The field of software is awash in disputes. Market participants and analysts routinely disagree on how computer programs should be produced, marketed, regulated, and sold. On one subject, however, just about everyone can agree: the current intellectual property protection regime for software is a mess. At present, all of the traditional means of delimiting intellectual property—patents, copyrights, and trade secrets—are applied to software in one manner or another. Congress has even invented a new type of law for cases in which these may be insufficient, with the Digital Millennium Copyright Act.
The result is widespread confusion, along with the proliferation of nuisance suits. To date, the U.S. Patent and Trademark Office has granted more than 170,000 software patents, some on applications as commonplace as the pop-up window. Each of these patents gives the holder the right to sue others where no such right existed before, and so gaming of the system abounds. Software providers are forced to funnel millions of dollars annually into defending themselves against lawsuits rather than developing better software. The wave of litigation may end up stifling innovation and hobbling the open source movement, one of the most promising developments of recent years.

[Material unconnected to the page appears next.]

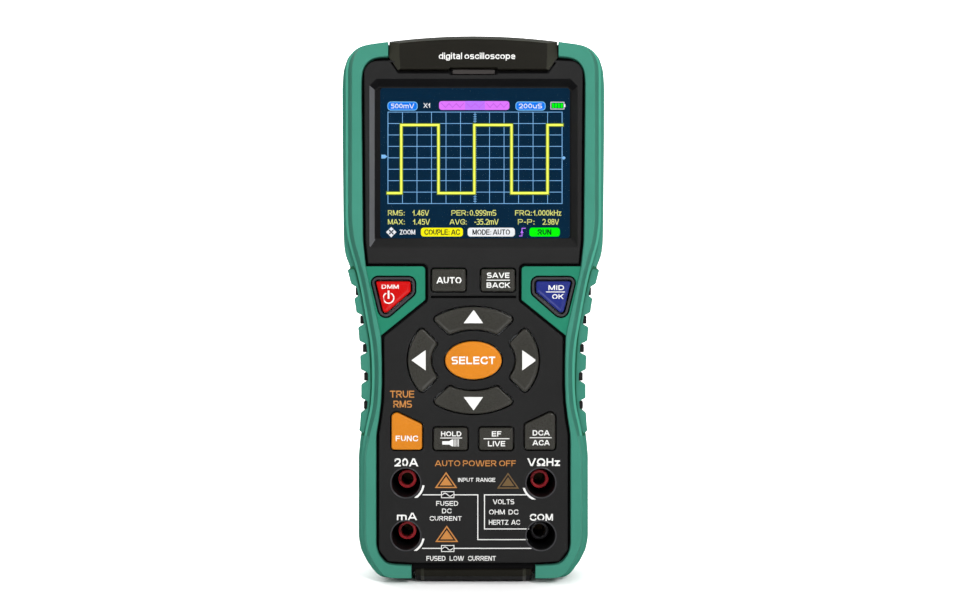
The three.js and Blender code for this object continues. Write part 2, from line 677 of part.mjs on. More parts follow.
// ---------- tilt stand ----------
function tiltStand() {
  const { outer, inner, low, foot, pivotZ, thickness } = STAND;
  const frame = bothSides([[outer, pivotZ], [outer, low, 3]]);
  const opening = rectangle(-inner, inner, low + foot, pivotZ + 5, 2);
  const legs = cut(slab(frame, BACK - thickness, BACK), [slab(opening, 0, 30)]);
  return union([
    legs,
    crossBar(PIVOT_Y, pivotZ, PIVOT_RADIUS, -outer, outer),
    crossBar(PIVOT_Y, pivotZ, PIN, -outer - 2, outer + 2),
  ]);
}
place("tilt_stand", "case_black", tiltStand());
place("stand_foot_pad", "rubber", block(-17, 17, BACK - 3, BACK - 0.4, STAND.low - 1.1, STAND.low - GAP));

export default oscilloscope;
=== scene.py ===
"""Handheld oscilloscope: the visible model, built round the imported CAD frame.

Lengths are in millimetres until a mesh is made. +Z runs up the instrument, -Y points out of its
front face and +X is to its right as seen from the front.
"""
import math

import bmesh
import bpy
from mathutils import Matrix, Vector, geometry


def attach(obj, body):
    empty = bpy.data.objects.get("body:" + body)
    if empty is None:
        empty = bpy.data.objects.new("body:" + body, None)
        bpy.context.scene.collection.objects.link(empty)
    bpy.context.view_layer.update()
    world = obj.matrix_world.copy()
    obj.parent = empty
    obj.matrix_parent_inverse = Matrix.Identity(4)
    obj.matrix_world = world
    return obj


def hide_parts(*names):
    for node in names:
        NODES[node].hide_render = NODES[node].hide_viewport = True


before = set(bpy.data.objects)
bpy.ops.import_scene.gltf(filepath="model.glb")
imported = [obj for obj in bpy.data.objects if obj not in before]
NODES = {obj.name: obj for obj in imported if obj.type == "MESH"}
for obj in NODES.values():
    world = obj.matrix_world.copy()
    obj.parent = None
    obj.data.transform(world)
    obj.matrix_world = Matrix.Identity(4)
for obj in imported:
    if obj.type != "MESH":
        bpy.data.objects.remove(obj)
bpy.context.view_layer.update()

MM = 0.001

# ---------------------------------------------------------------- driving dimensions
FRONT = -21.0
BACK = 21.0
PANEL = FRONT + 0.8
WING = FRONT + 0.7
SPLIT = -14.7
REAR = 20.0
TOP = 198.5
EYE_Z = 99.2  # height of the camera, level with the middle of the front
EYE_DISTANCE = 500

WAIST_TOP = 131
WAIST_LOW = 46
PAD_PITCH = 10.4
PAD_TOP = 113.9
PAD_HEIGHT = 6
PAD_COUNT = 6
RIB_HEIGHT = 3

SCREEN_HALF = 35.5
WINDOW = (-33.8, 35, 124.9, 179.5)
SCREEN_LOW = 124.8
SCREEN_HIGH = 179.4
SCREEN_DEPTH = 3
SLOPE_BREAK = 1.84
GLASS = PANEL + SCREEN_DEPTH + 0.6
NAV_Z = 80.7
NAV_OUTER = (23.6, 19.3)
NAV_INNER = (15.3, 11.1)
SELECT = (10.2, 6.85)
SOCKET_X = 24.35
SOCKET_Z = (17.5, 36.5)
WELL = 5.15
KEY_HOLE = 0.45
KEY_BACK = -15.6
COLLAR_HOLE = 0.6
FLANGE = -17.1  # the front of the ledge inside the case that the rubber and the caps sit on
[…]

How did the situation arise? And where should we go from here? In Math You Can’t Use, Ben Klemens draws on his experience as both a programmer and an economist to tackle these critical issues. The answer to the first question, he explains, is simple: while patent laws are intended to apply to physical machines, software is something quite different. Software is not just another machine, and it is not Hamlet with numbers. It is a functional hybrid that can be duplicated at no cost, it is legible by computers in some forms and by humans in others, and it has a unique mathematical structure. All of these facts have to be taken into consideration in designing an appropriate intellectual property regime.
Designing such a system is a more difficult task. Klemens considers several alternatives, from modifying the existing rules to eliminating software patents in favor of a copyright-centered regime. Ultimately, he concludes, it is up to Congress to determine how software should be protected.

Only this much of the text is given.